Required task = Take every line from the listing below that includes "code" and copy it.
==========
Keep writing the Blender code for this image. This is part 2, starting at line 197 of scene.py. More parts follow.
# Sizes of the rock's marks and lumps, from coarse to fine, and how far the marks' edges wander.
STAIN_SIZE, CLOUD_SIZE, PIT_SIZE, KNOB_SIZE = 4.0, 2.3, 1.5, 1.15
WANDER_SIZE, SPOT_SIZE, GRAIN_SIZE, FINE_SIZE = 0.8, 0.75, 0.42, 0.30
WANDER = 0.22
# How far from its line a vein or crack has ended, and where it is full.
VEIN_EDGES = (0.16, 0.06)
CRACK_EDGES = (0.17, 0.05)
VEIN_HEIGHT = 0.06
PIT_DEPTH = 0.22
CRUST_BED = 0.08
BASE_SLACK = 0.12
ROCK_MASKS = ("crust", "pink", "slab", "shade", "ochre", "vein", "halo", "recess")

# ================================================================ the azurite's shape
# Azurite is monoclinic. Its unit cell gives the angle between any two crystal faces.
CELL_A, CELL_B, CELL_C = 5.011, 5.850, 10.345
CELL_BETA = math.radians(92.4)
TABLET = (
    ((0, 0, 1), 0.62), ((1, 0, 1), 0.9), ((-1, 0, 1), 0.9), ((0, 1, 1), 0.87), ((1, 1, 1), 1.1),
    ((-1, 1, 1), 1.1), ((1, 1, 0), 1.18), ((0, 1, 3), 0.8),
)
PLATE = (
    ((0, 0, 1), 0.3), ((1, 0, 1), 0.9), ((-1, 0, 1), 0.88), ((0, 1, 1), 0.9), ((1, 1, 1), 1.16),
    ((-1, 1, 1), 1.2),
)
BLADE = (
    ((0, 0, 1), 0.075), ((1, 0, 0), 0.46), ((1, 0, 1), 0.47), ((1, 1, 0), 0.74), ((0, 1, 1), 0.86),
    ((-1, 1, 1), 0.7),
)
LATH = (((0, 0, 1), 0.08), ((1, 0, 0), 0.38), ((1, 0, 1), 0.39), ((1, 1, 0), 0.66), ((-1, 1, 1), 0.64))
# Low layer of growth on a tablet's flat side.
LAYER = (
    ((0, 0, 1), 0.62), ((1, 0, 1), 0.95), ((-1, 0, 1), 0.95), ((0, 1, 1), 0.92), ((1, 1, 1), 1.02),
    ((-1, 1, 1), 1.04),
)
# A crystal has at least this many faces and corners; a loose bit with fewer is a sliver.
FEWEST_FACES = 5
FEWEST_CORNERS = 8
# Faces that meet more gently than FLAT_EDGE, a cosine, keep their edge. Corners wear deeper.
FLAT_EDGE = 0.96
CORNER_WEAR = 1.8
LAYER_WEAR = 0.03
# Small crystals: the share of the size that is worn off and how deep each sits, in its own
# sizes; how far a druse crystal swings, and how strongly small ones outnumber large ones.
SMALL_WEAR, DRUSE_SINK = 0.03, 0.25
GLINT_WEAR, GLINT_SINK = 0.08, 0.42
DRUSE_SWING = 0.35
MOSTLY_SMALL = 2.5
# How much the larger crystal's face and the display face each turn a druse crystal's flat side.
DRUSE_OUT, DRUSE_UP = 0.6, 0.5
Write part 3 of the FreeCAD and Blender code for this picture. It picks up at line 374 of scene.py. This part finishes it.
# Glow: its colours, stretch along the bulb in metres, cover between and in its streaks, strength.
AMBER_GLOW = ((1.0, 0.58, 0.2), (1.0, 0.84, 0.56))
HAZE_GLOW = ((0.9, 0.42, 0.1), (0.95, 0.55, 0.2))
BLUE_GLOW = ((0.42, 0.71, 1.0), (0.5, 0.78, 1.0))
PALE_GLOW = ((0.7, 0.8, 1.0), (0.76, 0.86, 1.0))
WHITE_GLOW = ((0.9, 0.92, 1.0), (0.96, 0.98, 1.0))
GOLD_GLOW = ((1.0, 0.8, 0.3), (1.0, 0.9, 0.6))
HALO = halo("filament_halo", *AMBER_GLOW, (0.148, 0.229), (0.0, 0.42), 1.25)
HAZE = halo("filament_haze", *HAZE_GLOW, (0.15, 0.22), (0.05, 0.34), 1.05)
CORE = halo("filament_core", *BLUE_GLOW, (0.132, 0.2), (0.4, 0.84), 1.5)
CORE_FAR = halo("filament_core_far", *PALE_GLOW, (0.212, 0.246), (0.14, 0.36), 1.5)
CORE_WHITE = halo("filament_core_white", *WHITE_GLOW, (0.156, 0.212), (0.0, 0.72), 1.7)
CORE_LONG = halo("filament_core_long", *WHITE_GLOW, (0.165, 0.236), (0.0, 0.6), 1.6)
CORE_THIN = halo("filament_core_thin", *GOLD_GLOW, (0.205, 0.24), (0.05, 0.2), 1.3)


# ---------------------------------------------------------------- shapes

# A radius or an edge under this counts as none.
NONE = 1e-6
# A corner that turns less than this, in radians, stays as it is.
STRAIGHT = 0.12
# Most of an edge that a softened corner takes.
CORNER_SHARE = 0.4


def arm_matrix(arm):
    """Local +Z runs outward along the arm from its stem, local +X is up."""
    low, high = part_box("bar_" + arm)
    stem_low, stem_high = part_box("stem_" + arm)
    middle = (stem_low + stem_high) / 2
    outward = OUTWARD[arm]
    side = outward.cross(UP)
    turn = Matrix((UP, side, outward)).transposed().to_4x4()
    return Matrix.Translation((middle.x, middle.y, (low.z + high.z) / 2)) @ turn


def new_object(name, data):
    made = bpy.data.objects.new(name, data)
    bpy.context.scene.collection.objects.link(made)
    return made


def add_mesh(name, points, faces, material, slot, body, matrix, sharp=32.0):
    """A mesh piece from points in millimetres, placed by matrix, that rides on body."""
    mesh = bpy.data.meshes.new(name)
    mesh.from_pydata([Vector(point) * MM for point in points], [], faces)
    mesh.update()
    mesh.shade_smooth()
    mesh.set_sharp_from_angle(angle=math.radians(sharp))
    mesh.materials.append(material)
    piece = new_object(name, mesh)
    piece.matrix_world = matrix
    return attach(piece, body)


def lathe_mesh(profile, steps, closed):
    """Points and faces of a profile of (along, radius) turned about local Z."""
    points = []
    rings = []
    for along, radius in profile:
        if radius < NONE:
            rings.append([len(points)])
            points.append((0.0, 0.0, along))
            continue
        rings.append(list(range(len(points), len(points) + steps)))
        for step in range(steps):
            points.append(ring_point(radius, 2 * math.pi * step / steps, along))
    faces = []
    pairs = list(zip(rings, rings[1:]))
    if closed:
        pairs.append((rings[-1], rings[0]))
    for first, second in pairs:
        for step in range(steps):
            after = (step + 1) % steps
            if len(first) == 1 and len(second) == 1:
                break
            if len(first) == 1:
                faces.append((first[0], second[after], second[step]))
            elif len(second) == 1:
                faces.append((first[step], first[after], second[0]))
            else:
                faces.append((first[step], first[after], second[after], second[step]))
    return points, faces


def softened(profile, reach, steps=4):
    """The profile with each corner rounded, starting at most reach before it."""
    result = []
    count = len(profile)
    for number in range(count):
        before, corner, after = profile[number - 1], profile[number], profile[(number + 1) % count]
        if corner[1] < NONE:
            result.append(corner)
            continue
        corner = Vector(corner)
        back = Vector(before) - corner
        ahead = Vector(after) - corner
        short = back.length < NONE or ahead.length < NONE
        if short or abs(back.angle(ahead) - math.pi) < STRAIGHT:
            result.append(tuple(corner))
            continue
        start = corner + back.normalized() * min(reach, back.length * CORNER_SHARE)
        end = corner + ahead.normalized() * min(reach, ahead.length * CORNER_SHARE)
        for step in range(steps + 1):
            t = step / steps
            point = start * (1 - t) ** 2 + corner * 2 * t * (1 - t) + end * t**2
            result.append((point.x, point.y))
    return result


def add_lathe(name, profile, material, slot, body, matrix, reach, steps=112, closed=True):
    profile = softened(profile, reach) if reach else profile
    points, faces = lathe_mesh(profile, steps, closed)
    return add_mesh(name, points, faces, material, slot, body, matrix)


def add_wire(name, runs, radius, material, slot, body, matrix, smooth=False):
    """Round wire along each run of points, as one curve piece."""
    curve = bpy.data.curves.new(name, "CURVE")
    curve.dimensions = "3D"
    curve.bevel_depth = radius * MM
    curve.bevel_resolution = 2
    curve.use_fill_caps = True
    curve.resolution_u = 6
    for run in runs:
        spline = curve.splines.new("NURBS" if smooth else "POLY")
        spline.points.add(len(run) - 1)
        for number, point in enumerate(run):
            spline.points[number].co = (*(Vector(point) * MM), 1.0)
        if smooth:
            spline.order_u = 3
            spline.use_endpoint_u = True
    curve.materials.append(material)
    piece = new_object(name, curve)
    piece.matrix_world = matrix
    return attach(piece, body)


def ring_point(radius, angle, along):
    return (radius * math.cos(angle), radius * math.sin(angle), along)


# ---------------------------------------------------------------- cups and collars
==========
Full output =
Keep writing the Blender code for this image. This is part 2, starting at line 197 of scene.py. More parts follow.
Write part 3 of the FreeCAD and Blender code for this picture. It picks up at line 374 of scene.py. This part finishes it.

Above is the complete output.